Setup an Asterisk VoIP Server from scratch (not a@h or trixbox) for our home office on a Hush Tech B1 (No Noise), c/w Digium TDM card, web interface, pstn termination (with a provider), a smokin' custom time based IVR, voice mail, fax handling, music on hold (random from my mp3 collection), and video conferencing.
Second coolest thing: Called home for free from a wifi hotspot while on another continent. :-)
I have a new coolest thing to add. I ran Project Looking Glass on a P2 333Mhz w/ 192Mb of RAM and an NVidia 4000/MX (128Mb). To top it off on Slackware 11.
Hmm let's see. First off, I'm a Unix administrator for a fair sized company and we make ALOT of use of linux systems. We have them deployed as workstations, I also manage a linux cluster which we use to run large jobs and simulations on. I have set up similar but much smaller clusters of these muscle machines at two other sites, one in Cupertino and one in Waltham, MA. We have a blade server using VMware ESX server on it, which for anyone not in the know is based on linux. We have many of our windows services running on it, including our domain controllers, nameservers, etc.
I run Fedora Core 5 on my workstation at work, which I've installed vmware server on and have a copy of winxp running in a virtual machine to which I rdesktop into and have it up constantly so that I can use outlook and our helpdesk software which relies on IE. I would try to get these things running under wine but my workload keeps me from dabbling in wine too much but I have gotten things such as winamp to run under it.
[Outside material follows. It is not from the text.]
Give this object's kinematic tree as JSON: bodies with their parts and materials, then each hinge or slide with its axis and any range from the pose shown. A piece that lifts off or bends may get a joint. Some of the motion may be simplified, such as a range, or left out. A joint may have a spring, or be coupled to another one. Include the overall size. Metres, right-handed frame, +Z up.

For home, I set up a 3ghz P4 box with 1gig of ram to function as my file server and whatever else I think of. I put in a 250 gig harddrive and moved all of my data onto it and made it accessible via samba to the windows machines on the network. I have it rsyncing to a second hard drive. My goal is to make the second harddrive swappable in a tray so that I can swap in a third drive and have at least of them in a fireproof safe but I havent gotten that far yet. The machine does not boot up into a graphical interface, but I have Amarok installed and configured to pump audio into my stereo system. I use ssh and Xming from my windows laptop and I can control amarok from anywhere in my house. This was relatively simple to set up but then again I've been dealing with linux for over 7 years so maybe I'm just jaded.
Coolest thing: Being able to download & play Tetris, which I haven't been able to play in Windows. And my friends can't download or play it because they don't have Linux.